Los Angeles Mall
The Los Angeles Mall is a small shopping center and series of plazas (public squares) at the Los Angeles Civic Center, between Main and Los Angeles Streets on the north and south sides of Temple Street, connected by both a pedestrian bridge and a tunnel. It features Joseph Young's sculpture Triforium, a colorful sculpture unveiled in 1975, which has 1,500 blown-glass prisms synchronized to an electronic glass bell carillon. The mall opened in 1974 and includes a four-level parking garage with 2,400 spaces. It stands on the site of what once was some of the oldest commercial blocks in the city that was demolished in the 1940s and 1950s.
Location
The mall was designed by the architectural firm Stanton & Stockwell, which also designed the Los Angeles County Courthouse and Kenneth Hahn L.A. County Hall of Administration. It was conceived as a "town square" for meetings, retail, public institutions, and public art, serving the general public and the tens of thousands of government employees working at the Civic Center's municipal, state, and federal buildings. Cornell, Bridgers, Troller and Hazlett were the landscape designers.[1]
Plan to demolish[edit]
The site is large to be demolished, along with the new “Los Angeles Street Civic Building” (LASCB) on the site of the demolished Parker Center, as part of a larger project to diversify, revitalize and reconnect the district.[2]
Plazas[edit]
The plazas are primarily paved and lined with city government buildings. In and around the plazas are grass lawns and planters of flowering shrubs, and specimen trees.[3]

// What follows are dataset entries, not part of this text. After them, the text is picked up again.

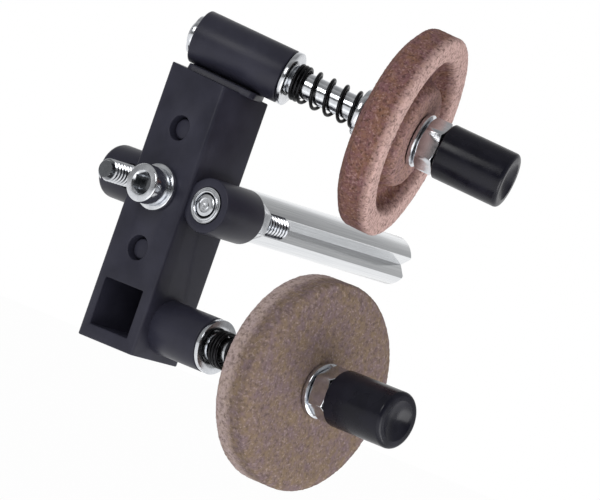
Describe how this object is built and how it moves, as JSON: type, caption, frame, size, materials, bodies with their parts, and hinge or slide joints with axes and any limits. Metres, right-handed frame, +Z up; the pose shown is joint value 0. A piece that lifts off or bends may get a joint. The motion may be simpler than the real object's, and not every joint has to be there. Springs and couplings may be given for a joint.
{
  "type": "slicer knife sharpener",
  "caption": "Slicer blade sharpener: abrasive wheels on spring-loaded push shafts with black end caps, in a moulded block on a grooved rod.",
  "frame": {"origin": "on the mounting rod's axis, where the rod meets the back face of the moulded block", "axes": "+Z up along the block towards the upper wheel, +X along the lower push shaft towards its cap, +Y along the mounting rod away from the block"},
  "size_m": [0.0954, 0.1003, 0.1025],
  "materials": {
    "black_plastic": "moulded black nylon with a fine satin grain",
    "gloss_black_plastic": "smooth black plastic with a soft shine",
    "chromed_steel": "polished plated rod",
    "plated_steel": "bright zinc plating",
    "black_spring_steel": "blackened spring wire",
    "red_brown_abrasive": "coarse bonded abrasive, reddish brown with dark and pale grains",
    "grey_brown_abrasive": "finer bonded abrasive, taupe brown with dark and pale grains"
  },
  "bodies": {
    "frame": {"body_block": "black_plastic", "mounting_rod": "chromed_steel", "clamp_screw": "plated_steel", "clamp_washer": "plated_steel", "lug_screw": "plated_steel", "lug_nut": "plated_steel", "side_stud": "plated_steel", "upper_bush": "plated_steel", "lower_bush": "plated_steel", "upper_spring": "black_spring_steel", "lower_spring": "black_spring_steel"},
    "upper_push_shaft": {"upper_shaft": "plated_steel", "upper_retaining_ring": "plated_steel", "upper_spring_seat": "plated_steel", "upper_nut_washer": "plated_steel", "upper_nut": "plated_steel", "upper_cap": "gloss_black_plastic"},
    "upper_wheel_body": {"upper_wheel": "red_brown_abrasive", "upper_wheel_bush": "plated_steel"},
    "lower_push_shaft": {"lower_shaft": "plated_steel", "lower_retaining_ring": "plated_steel", "lower_spring_seat": "plated_steel", "lower_nut_washer": "plated_steel", "lower_nut": "plated_steel", "lower_cap": "gloss_black_plastic"},
    "lower_wheel_body": {"lower_wheel": "grey_brown_abrasive", "lower_wheel_bush": "plated_steel"}
  },
  "joints": [
    {"name": "upper_push", "type": "slide", "parent": "frame", "child": "upper_push_shaft", "axis": [-0.912, -0.3978, 0.1002], "range_m": [0, 0.0065], "stiffness_N_per_m": 2200, "springref_m": -0.0015, "deforming": ["upper_spring"]},
    {"name": "upper_wheel_spin", "type": "hinge", "parent": "upper_push_shaft", "child": "upper_wheel_body", "pos_m": [0, -0.00828, 0.03292], "axis": [0.912, 0.3978, -0.1002], "continuous": true},
    {"name": "lower_push", "type": "slide", "parent": "frame", "child": "lower_push_shaft", "axis": [-1, 0, 0], "range_m": [0, 0.0065], "stiffness_N_per_m": 2200, "springref_m": -0.0015, "deforming": ["lower_spring"]},
    {"name": "lower_wheel_spin", "type": "hinge", "parent": "lower_push_shaft", "child": "lower_wheel_body", "pos_m": [0, -0.0075, -0.0278], "axis": [1, 0, 0], "continuous": true}
  ]
}
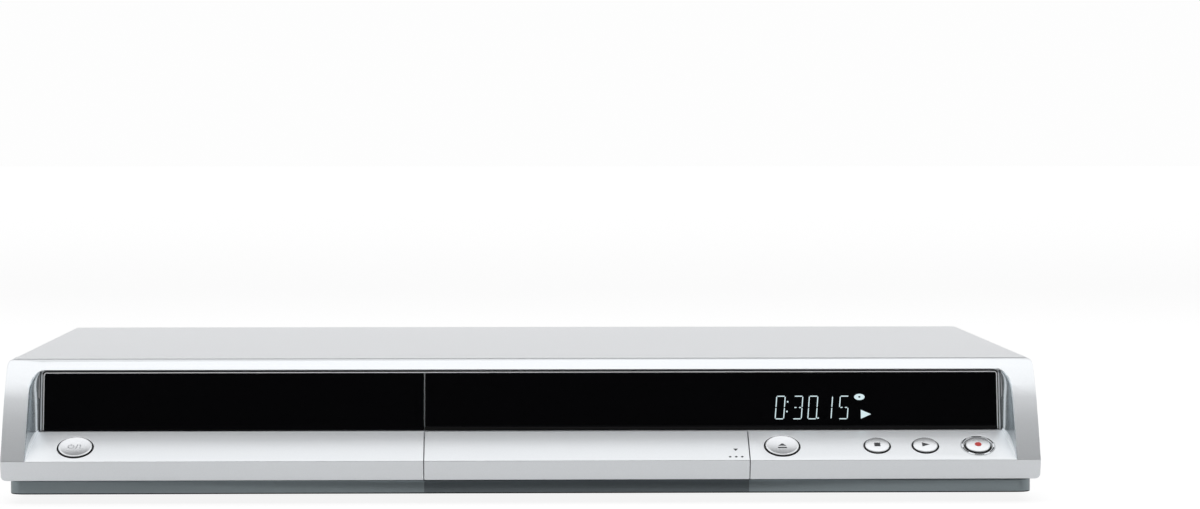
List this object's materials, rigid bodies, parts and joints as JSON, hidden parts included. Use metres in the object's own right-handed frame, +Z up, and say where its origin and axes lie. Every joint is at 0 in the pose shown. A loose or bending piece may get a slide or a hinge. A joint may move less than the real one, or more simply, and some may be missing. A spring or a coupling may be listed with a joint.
{
  "type": "dvd recorder",
  "caption": "Full-width silver disc recorder: sloping button shelf, black window with motorised tray, drop-down jack flap, rear connectors and working disc drive inside.",
  "frame": {"origin": "on the surface the feet stand on, under the middle of the whole object", "axes": "+X to the right as seen from the front, +Y from the front to the back, +Z up"},
  "size_m": [0.4318, 0.294, 0.059],
  "materials": {
    "silver_plastic": "silver metallic paint on moulded plastic",
    "silver_paint": "fine satin silver paint on steel sheet",
    "bright_trim": "bright plated strip",
    "black_gloss": "polished smoked black",
    "display": "dark glass-fronted display in a black frame",
    "grey_plastic": "dark grey satin",
    "button_silver": "light silver satin",
    "dark_plastic": "black moulded, matt",
    "zinc_steel": "zinc-plated sheet",
    "bright_steel": "ground and polished",
    "circuit_board": "green lacquered circuit board",
    "rubber": "matt black",
    "white_plastic": "natural white moulding",
    "yellow_plastic": "yellow moulding",
    "red_plastic": "red moulding",
    "aluminium": "extruded",
    "winding": "copper-taped winding on a ferrite core"
  },
  "bodies": {
    "cabinet": {"front_fascia": "silver_plastic", "window_trim": "bright_trim", "display_window": "black_gloss", "base_band": "grey_plastic", "top_cover": "silver_paint", "side_screw_1": "zinc_steel", "side_screw_2": "zinc_steel", "side_screw_3": "zinc_steel", "side_screw_4": "zinc_steel", "left_key_board": "circuit_board", "right_key_board": "circuit_board", "jack_bay": "dark_plastic", "front_video_jack": "yellow_plastic", "front_left_audio_jack": "white_plastic", "front_right_audio_jack": "red_plastic", "front_jack_board": "circuit_board", "bottom_chassis": "zinc_steel", "front_left_foot": "rubber", "front_right_foot": "rubber", "rear_left_foot": "rubber", "rear_right_foot": "rubber", "rear_panel": "zinc_steel", "rear_av_jacks": "dark_plastic", "rear_video_jacks": "dark_plastic", "tuner_box": "zinc_steel", "ac_inlet": "dark_plastic", "fan_frame": "dark_plastic", "main_board": "circuit_board", "av_board": "circuit_board", "power_board": "circuit_board", "transformer": "winding", "heat_sink": "aluminium", "display_module": "display", "front_board": "circuit_board", "drive_chassis": "dark_plastic", "loading_motor": "zinc_steel", "drive_belt": "rubber", "clamper_bridge": "zinc_steel", "drive_cable": "white_plastic"},
    "tray": {"disc_tray": "dark_plastic", "tray_cover": "black_gloss"},
    "rack_gear": {"rack_gear": "white_plastic"},
    "pulley_gear": {"pulley_gear": "white_plastic"},
    "motor_pulley": {"motor_pulley": "white_plastic"},
    "traverse": {"traverse_frame": "dark_plastic", "spindle_motor": "zinc_steel", "left_guide_rod": "bright_steel", "right_guide_rod": "bright_steel", "sled_motor": "zinc_steel"},
    "turntable": {"turntable": "dark_plastic"},
    "sled": {"pickup_sled": "dark_plastic"},
    "lead_screw": {"lead_screw": "bright_steel"},
    "clamper": {"clamper": "white_plastic"},
    "fan_rotor": {"fan_rotor": "dark_plastic"},
    "flap": {"jack_flap": "silver_plastic"},
    "power_key": {"power_button": "button_silver"},
    "open_close_key": {"open_close_button": "button_silver"},
    "stop_key": {"stop_button": "button_silver"},
    "play_key": {"play_button": "button_silver"},
    "rec_key": {"rec_button": "button_silver"}
  },
  "joints": [
    {"name": "tray_slide", "type": "slide", "parent": "cabinet", "child": "tray", "axis": [0, -1, 0], "range_m": [0, 0.14]},
    {"name": "rack_gear_turn", "type": "hinge", "parent": "cabinet", "child": "rack_gear", "pos_m": [-0.0783, -0.096, 0.033], "axis": [0, 0, 1], "range_deg": [-1005, 5]},
    {"name": "pulley_gear_turn", "type": "hinge", "parent": "cabinet", "child": "pulley_gear", "pos_m": [-0.1003, -0.096, 0.028], "axis": [0, 0, 1], "range_deg": [-5, 2680]},
    {"name": "motor_pulley_turn", "type": "hinge", "parent": "cabinet", "child": "motor_pulley", "pos_m": [-0.134, -0.096, 0.0254], "axis": [0, 0, 1], "range_deg": [-5, 9940]},
    {"name": "traverse_lift", "type": "hinge", "parent": "cabinet", "child": "traverse", "pos_m": [-0.12, 0.035, 0.0225], "axis": [-1, 0, 0], "range_deg": [0, 4.6]},
    {"name": "turntable_spin", "type": "hinge", "parent": "traverse", "child": "turntable", "pos_m": [-0.12, -0.05436, 0.03588], "axis": [0, -0.0802, 0.9968], "continuous": true},
    {"name": "sled_slide", "type": "slide", "parent": "traverse", "child": "sled", "axis": [0, 0.9968, 0.0802], "range_m": [0, 0.034]},
    {"name": "lead_screw_turn", "type": "hinge", "parent": "traverse", "child": "lead_screw", "pos_m": [-0.0895, -0.04488, 0.02159], "axis": [0, 0.9968, 0.0802], "range_deg": [-2045, 5]},
    {"name": "clamper_spin", "type": "hinge", "parent": "cabinet", "child": "clamper", "pos_m": [-0.12, -0.053, 0.05], "axis": [0, 0, 1], "continuous": true},
    {"name": "fan_spin", "type": "hinge", "parent": "cabinet", "child": "fan_rotor", "pos_m": [0.06, 0.132, 0.034], "axis": [0, 1, 0], "continuous": true},
    {"name": "flap_hinge", "type": "hinge", "parent": "cabinet", "child": "flap", "pos_m": [0.02675, -0.1428, 0.012], "axis": [1, 0, 0], "range_deg": [0, 120]},
    {"name": "power_press", "type": "slide", "parent": "cabinet", "child": "power_key", "axis": [0, 0.5128, -0.8585], "range_m": [0, 0.0008], "stiffness_N_per_m": 400},
    {"name": "open_close_press", "type": "slide", "parent": "cabinet", "child": "open_close_key", "axis": [0, 0.5128, -0.8585], "range_m": [0, 0.0008], "stiffness_N_per_m": 400},
    {"name": "stop_press", "type": "slide", "parent": "cabinet", "child": "stop_key", "axis": [0, 0.5128, -0.8585], "range_m": [0, 0.0008], "stiffness_N_per_m": 400},
    {"name": "play_press", "type": "slide", "parent": "cabinet", "child": "play_key", "axis": [0, 0.5128, -0.8585], "range_m": [0, 0.0008], "stiffness_N_per_m": 400},
    {"name": "rec_press", "type": "slide", "parent": "cabinet", "child": "rec_key", "axis": [0, 0.5128, -0.8585], "range_m": [0, 0.0008], "stiffness_N_per_m": 400}
  ],
  "couplings": [
    {"joint": "rack_gear_turn", "follows": "tray_slide", "rad_per_m": -125},
    {"joint": "pulley_gear_turn", "follows": "tray_slide", "rad_per_m": 333.33},
    {"joint": "motor_pulley_turn", "follows": "tray_slide", "rad_per_m": 1238.1},
    {"joint": "lead_screw_turn", "follows": "sled_slide", "rad_per_m": -1047.2}
  ]
}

The South Mall surrounds City Hall East, an 18-story, Brutalist, 1972 building also by Stanton & Stockwell,[4] featuring a mural by Millard Sheets, The Family of Man.[5] Around the edges are a mix of tall deciduous trees. Here is the Howard Troller and Hanns Scharff's 1974 Eleanor Chambers Memorial Fountain (nicknamed Dan-de-lion). Also here are two Chinese lions celebrating the 200th Anniversary of the signing of United States Declaration of Independence. The Sunken Palm Court has paths that arc out; located here is Jan Peter Stern's 1974 stainless steel sculpture Cubed Square.[3]
The North Mall's plaza is elevated and enclosed by mature jacaranda trees. This is the location of Triforium. Another plaza, this one sunken, at the base of the former Children’s Museum includes a food court, stands of palm, and the Robert J. Stevenson Fountain, which is in the form of a pointed obelisk, red and brown in color, placed in a pool with jets of water in a centrifugal form.[3]
Bridge[edit]
Howard Troller, the Mall's landscape architect, designed a pedestrian bridge over Temple Street to connect the North and South malls, and for aesthetics, included a taper like a ship's keel into the bottom of the bridge, and asked artist Tom Van Sant to contribute further; Van Sant designed curving steps up from the street as well as the handrails on the bridge. The arc of the bridge over Temple Street was increased in order to include the steps. The bridge cantilevers out from the sidewalk toward the middle of the street. A rubber filler connects the two sections and allows them to move during an earthquake. This small bridge was a forerunner of other Los Angeles public art that is both aesthetic and functional.[6]
Tenants[edit]
Besides City Hall East and the Children's Museum, tenants in 1981 included 15 shops including Sav-on Drug Stores, 9 services including Security Pacific National Bank, and 9 food outlets including Bob's Jr. by Bob's Big Boy and a Carl's Jr.[7] As of 2022, most of the mall is now occupied by services and offices, along with a few food outlets, which include Cilantro Fresh Mexican Grill and Quiznos.
Decline[edit]
By the mid-1980s, the mall was already considered, due to lack of maintenance, an "embarrassment" and there was discussion whether the Children's Museum should take over the entire mall.[8] The Children's Museum moved to another location around 2000. Many people experiencing homelessness make use of the space and plans from 2018 included one to convert the space to housing for those currently homeless.[9] In the late 2010s the homeless population increased in the area, causing a decrease in the use of public areas by the general population.[10]